The two worlds of my Etobicoke
When I tell people that I grew up in Etobicoke, they immediately think of Mimico, or Queensway, and the quiet life of pseudo-suburban childhood. This is not the Etobicoke I know, and it takes me saying that I grew up in Rexdale that lets people realize that my Etobicoke is not necessarily the one they know.
The Rise of Phone Reading
Since getting her new phone earlier this year, almost all of L’s library reading is via ebook on her phone. People often mock me because I’m still prone to carry around big, heavy hardcovers with me everywhere I go.
Passageways open up Toronto neighbourhoods
Whenever I’m on one of my meandering strolls through the city, I do my best to find and walk down little, hidden passageways. Shawn captures the sentiment perfectly.
Never trust anyone who is rude to a waiter
That description of the author at a restaurant, being perhaps too nice and ingratiating? That’s basically a description of me every time I go out to a restaurant to eat.

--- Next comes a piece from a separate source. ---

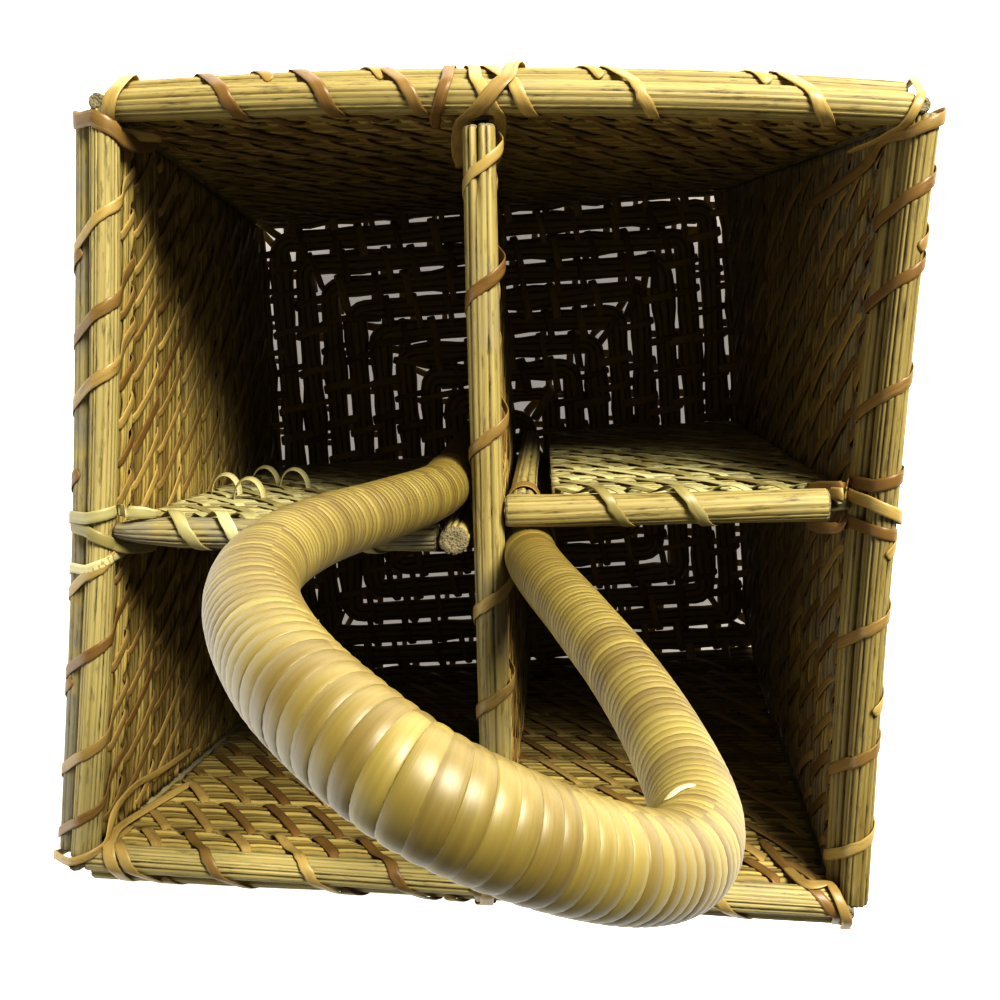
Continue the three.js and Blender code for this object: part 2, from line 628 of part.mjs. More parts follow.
// Each side's own view of the divider that ends on it
const dividerEnds = {
  north: { offset: LONG_DIVIDER_OFFSET, turn: LONG_DIVIDER_TURN },
  east: { offset: -EAST_DIVIDER_OFFSET, turn: EAST_DIVIDER_TURN },
  south: { offset: -LONG_DIVIDER_OFFSET, turn: LONG_DIVIDER_TURN },
  west: { offset: WEST_DIVIDER_OFFSET, turn: WEST_DIVIDER_TURN },
};

addBaseCoil();

addSide("north", sides.north, NORTH_WRAPS, dividerEnds.north);
addSide("east", sides.east, EAST_WRAPS, dividerEnds.east);
addSide("south", sides.south, SOUTH_WRAPS, dividerEnds.south);
addSide("west", sides.west, WEST_WRAPS, dividerEnds.west);

addCorner("north_east", sides.north, sides.east);
addCorner("south_east", sides.east, sides.south);
addCorner("south_west", sides.south, sides.west);
addCorner("north_west", sides.west, sides.north);

// The long divider runs north to south; the short ones meet it from the east and the west
addDivider("long", sides.east, LONG_DIVIDER_TURN, {
  offset: LONG_DIVIDER_OFFSET,
  from: -rimInnerY + SEAT_GAP,
  to: rimInnerY - SEAT_GAP,
  rodFrom: -rimInnerY + ROD_SETBACK,
  rodTo: rimInnerY - SEAT_GAP,
  wraps: LONG_ROD_WRAPS,
  middleRoom: legRoom,
});
addDivider("east", sides.north, EAST_DIVIDER_TURN, {
  offset: EAST_DIVIDER_OFFSET,
  from: eastPanelStart,
  to: rimInnerX - SEAT_GAP,
  rodFrom: LONG_DIVIDER_OFFSET + DIVIDER_ROD / 2 + SEAT_GAP,
  rodTo: rimInnerX - EAST_ROD_SETBACK,
  wraps: EAST_ROD_WRAPS,
  middleRoom: 0,
});
addDivider("west", sides.north, WEST_DIVIDER_TURN, {
  offset: WEST_DIVIDER_OFFSET,
  from: -rimInnerX + SEAT_GAP,
  to: westPanelEnd,
  rodFrom: -rimInnerX + SEAT_GAP,
  rodTo: westPostX - REED / 2 - SEAT_GAP,
  wraps: WEST_ROD_WRAPS,
  middleRoom: 0,
});

const eastPost = new THREE.Vector3(eastPostX, EAST_DIVIDER_OFFSET, 0);
const westPost = new THREE.Vector3(westPostX, WEST_DIVIDER_OFFSET, 0);
const centrePost = (foot, top) => reed(REED, foot.clone().setZ(wallFoot), foot.clone().setZ(top), POST_STEPS);
addLeaned("centre_post_east", centrePost(eastPost, dividerTop), reedFinish, EAST_DIVIDER_TURN);
addLeaned("centre_post_west", centrePost(westPost, RIM_HEIGHT), reedFinish, WEST_DIVIDER_TURN);

for (const name of ["north", "south", "east", "west"]) {
  addEndLashing(name, sides[name], dividerEnds[name]);
}

const tied = addHandle();
addLegBinding("leg_binding_west", tied.west, lean(westPost.clone().setZ(tied.west.z), WEST_DIVIDER_TURN));
addLegBinding("leg_binding_east", tied.east, lean(eastPost.clone().setZ(tied.east.z), EAST_DIVIDER_TURN));

export default caddy;
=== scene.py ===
"""Dresses the frame of a four-bottle caddy in split reed, flat cane and a wound pole.

Lengths are metres, +Z is up and north is +Y. Everything woven is laid out square first,
and then leaned the way the real basket leans.
"""

import math
from types import SimpleNamespace

import bpy
import numpy as np
from bpy.props import FloatProperty, FloatVectorProperty, IntProperty, PointerProperty
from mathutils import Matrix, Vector


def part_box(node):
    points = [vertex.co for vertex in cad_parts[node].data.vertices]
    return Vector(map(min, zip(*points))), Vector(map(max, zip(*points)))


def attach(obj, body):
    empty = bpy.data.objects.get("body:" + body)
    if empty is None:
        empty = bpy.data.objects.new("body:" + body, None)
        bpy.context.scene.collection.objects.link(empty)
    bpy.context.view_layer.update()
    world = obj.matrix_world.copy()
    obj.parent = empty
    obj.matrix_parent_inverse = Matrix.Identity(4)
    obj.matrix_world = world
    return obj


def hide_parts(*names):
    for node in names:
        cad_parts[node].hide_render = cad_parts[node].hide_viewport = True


bl_info = {
    "name": "Woven bottle caddy",
    "version": (1, 0, 0),
    "blender": (4, 5, 0),
    "location": "3D View > Sidebar > Caddy",
    "description": "Reed, cane and pole surfaces for a square four-bottle caddy",
    "category": "Add Mesh",
}

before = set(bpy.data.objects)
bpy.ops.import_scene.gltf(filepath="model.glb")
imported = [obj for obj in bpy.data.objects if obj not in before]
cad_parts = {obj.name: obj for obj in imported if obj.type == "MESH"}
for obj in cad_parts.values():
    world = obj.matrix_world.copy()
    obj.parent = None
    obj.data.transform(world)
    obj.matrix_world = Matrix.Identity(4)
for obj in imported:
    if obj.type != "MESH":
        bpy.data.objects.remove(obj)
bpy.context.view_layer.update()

MM = 0.001
UP = np.array([0.0, 0.0, 1.0])

# Heights that the frame gives
WALL_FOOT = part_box("wall_north")[0].z
WALL_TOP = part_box("wall_north")[1].z
DIVIDER_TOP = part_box("divider_long")[1].z
RIM_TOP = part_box("centre_post_west")[1].z
COIL_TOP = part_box("base_coil")[1].z
SLEEVE_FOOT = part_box("handle_sleeve_west")[0].z
BINDING_HEIGHT = (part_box("leg_binding_west")[0].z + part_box("leg_binding_west")[1].z) / 2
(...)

8 Reasons to Turn Down That Startup Job
This piece is memorable mostly for the paragraph under point 7 which talks about how the new “service economy” is essentially rich people trying to figure out how to get poor people to do all their work without paying them a decent wage.
How The Ballpoint Pen Killed Cursive
Being forced to write with a ballpoint pen probably made me loathe writing in cursive; I never really did learn how to write that way as a kid, because my hand hurt way too much. Now that I use a fountain pen for the majority of my writing, I may have to learn, finally.
A Father Introduces His Newborn Daughter To Books
The kind of letter I want to write to my child, one day: “Books give you a way of decoding this crazy muddle of life. They will give you a way of describing the world, a way of finding your way through the extraordinary and the everyday. They are also a much needed refuge and escape. There are books for the break ups and the break downs, the make ups and the get downs.”